Locate, in the data below, the line that contains "upper_shell();" and the line that contains "before = set(bpy.data.objects)"; reproduce exactly those two lines and every line between them, nothing more.

** begin EXERCISE DATA **

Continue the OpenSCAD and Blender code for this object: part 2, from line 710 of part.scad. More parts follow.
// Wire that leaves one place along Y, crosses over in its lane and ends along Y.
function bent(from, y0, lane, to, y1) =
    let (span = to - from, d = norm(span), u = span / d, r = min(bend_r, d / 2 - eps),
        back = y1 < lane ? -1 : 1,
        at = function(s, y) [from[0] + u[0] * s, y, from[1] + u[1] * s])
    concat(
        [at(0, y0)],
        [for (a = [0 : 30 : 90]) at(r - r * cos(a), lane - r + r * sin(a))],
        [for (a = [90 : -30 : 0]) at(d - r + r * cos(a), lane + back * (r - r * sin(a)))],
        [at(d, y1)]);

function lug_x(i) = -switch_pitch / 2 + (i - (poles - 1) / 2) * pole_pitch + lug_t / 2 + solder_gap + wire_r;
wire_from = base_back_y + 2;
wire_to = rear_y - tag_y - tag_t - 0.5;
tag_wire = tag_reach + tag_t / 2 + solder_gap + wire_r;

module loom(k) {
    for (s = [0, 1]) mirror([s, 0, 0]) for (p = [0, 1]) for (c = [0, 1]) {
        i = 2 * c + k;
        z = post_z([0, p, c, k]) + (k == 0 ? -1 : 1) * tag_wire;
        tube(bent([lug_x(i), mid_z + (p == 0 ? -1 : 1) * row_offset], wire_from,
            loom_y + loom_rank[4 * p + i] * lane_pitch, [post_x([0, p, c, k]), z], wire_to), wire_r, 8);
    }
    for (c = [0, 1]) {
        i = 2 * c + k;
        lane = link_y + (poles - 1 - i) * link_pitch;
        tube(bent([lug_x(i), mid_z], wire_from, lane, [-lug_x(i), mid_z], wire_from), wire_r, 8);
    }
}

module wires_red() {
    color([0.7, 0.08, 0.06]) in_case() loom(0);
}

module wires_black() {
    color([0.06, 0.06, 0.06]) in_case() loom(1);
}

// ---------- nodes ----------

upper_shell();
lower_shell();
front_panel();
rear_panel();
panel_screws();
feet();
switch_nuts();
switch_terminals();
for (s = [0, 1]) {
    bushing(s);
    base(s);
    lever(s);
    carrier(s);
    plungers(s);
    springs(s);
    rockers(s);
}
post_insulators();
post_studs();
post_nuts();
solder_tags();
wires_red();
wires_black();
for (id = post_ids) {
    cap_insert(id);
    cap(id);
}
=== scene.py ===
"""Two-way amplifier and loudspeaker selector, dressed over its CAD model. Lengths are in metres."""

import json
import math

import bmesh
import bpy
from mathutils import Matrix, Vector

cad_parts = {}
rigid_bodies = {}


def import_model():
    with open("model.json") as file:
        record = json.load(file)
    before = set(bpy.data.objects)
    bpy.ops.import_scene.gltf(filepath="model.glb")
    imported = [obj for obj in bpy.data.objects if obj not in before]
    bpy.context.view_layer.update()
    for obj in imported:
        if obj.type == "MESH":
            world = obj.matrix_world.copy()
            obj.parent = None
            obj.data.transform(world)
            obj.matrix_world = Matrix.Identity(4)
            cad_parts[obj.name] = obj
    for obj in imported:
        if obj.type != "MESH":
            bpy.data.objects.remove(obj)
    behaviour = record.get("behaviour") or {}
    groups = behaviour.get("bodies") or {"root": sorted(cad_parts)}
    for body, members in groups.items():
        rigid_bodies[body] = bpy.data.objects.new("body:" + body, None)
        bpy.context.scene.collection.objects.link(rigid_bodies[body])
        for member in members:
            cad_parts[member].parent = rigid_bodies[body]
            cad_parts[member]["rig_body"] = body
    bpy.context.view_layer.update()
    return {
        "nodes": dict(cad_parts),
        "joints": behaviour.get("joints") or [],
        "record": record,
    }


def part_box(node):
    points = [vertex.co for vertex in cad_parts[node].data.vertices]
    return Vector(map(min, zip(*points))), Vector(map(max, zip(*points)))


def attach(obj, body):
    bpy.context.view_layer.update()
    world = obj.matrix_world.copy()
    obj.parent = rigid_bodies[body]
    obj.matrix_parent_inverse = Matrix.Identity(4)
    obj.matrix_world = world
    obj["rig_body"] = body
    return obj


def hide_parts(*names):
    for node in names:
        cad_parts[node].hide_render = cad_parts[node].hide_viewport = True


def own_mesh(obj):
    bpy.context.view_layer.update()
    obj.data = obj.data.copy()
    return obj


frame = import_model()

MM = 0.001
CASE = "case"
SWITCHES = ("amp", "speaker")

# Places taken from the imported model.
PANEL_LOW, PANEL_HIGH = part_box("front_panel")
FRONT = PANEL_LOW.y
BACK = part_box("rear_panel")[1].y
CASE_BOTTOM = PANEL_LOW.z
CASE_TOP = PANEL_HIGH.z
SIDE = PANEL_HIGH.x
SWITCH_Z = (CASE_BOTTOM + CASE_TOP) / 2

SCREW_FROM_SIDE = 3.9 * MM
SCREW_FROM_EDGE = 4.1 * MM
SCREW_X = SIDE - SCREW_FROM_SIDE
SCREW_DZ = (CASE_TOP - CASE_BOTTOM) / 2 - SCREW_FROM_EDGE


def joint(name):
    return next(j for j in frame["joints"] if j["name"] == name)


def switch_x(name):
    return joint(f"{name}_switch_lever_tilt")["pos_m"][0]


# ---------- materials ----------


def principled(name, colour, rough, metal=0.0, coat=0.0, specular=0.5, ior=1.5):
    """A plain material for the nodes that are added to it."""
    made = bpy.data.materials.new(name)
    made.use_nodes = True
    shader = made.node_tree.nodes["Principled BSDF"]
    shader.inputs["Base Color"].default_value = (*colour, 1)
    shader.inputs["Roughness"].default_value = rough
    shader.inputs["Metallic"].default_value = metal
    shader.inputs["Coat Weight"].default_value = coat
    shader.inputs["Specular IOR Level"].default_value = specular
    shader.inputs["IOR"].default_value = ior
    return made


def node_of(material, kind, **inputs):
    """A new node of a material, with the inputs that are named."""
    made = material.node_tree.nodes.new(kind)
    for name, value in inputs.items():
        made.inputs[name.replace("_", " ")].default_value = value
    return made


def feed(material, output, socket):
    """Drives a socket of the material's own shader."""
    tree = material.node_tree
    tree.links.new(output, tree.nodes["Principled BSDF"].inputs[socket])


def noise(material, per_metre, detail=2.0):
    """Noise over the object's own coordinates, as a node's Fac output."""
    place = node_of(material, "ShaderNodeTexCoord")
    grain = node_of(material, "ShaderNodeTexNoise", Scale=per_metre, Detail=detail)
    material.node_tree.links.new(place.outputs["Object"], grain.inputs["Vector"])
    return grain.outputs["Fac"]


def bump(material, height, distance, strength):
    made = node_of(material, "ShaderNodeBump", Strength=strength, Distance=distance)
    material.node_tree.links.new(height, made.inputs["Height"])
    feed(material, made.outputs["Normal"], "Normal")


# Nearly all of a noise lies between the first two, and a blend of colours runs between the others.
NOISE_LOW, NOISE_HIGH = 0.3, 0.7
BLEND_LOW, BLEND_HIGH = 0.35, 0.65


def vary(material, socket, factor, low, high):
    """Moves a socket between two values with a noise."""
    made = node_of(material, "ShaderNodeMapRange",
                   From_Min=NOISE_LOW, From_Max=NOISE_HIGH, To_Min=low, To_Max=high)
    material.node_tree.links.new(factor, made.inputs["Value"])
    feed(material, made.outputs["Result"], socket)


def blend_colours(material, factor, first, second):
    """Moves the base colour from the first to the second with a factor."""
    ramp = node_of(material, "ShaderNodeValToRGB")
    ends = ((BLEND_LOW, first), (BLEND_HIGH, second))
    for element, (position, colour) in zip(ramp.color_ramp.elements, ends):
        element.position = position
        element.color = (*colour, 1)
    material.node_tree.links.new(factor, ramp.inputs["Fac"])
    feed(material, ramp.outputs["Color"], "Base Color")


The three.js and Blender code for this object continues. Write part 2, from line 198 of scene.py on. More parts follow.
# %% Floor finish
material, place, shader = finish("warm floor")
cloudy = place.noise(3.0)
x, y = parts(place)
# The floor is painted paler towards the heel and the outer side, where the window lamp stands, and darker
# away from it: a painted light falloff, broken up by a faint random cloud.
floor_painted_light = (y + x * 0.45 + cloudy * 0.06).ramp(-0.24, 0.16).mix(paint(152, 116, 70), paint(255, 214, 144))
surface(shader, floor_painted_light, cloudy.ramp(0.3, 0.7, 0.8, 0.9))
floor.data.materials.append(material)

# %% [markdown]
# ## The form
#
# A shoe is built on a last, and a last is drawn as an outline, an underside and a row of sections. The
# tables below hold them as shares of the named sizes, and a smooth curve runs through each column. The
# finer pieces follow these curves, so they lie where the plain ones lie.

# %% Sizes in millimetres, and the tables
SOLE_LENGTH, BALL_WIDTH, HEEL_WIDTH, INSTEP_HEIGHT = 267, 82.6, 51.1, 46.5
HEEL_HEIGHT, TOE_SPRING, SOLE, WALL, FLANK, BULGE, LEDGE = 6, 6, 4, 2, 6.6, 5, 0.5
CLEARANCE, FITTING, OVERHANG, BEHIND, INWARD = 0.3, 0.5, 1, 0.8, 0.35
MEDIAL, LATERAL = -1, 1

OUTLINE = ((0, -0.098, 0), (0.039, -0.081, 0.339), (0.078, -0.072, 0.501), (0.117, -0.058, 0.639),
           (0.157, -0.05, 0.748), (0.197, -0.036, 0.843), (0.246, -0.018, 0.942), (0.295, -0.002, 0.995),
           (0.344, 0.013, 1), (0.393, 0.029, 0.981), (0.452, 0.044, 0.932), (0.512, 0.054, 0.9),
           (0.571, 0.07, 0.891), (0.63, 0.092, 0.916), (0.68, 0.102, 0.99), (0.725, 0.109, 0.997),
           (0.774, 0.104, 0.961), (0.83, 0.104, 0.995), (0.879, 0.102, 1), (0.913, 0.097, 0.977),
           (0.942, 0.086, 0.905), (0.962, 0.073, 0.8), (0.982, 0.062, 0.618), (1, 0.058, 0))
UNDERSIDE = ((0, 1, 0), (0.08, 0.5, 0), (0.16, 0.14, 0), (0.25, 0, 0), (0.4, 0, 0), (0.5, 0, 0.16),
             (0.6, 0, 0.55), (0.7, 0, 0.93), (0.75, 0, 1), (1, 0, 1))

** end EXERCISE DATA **

**SOLUTION FOR THIS EXERCISE**:
upper_shell();
lower_shell();
front_panel();
rear_panel();
panel_screws();
feet();
switch_nuts();
switch_terminals();
for (s = [0, 1]) {
    bushing(s);
    base(s);
    lever(s);
    carrier(s);
    plungers(s);
    springs(s);
    rockers(s);
}
post_insulators();
post_studs();
post_nuts();
solder_tags();
wires_red();
wires_black();
for (id = post_ids) {
    cap_insert(id);
    cap(id);
}
=== scene.py ===
"""Two-way amplifier and loudspeaker selector, dressed over its CAD model. Lengths are in metres."""

import json
import math

import bmesh
import bpy
from mathutils import Matrix, Vector

cad_parts = {}
rigid_bodies = {}


def import_model():
    with open("model.json") as file:
        record = json.load(file)
    before = set(bpy.data.objects)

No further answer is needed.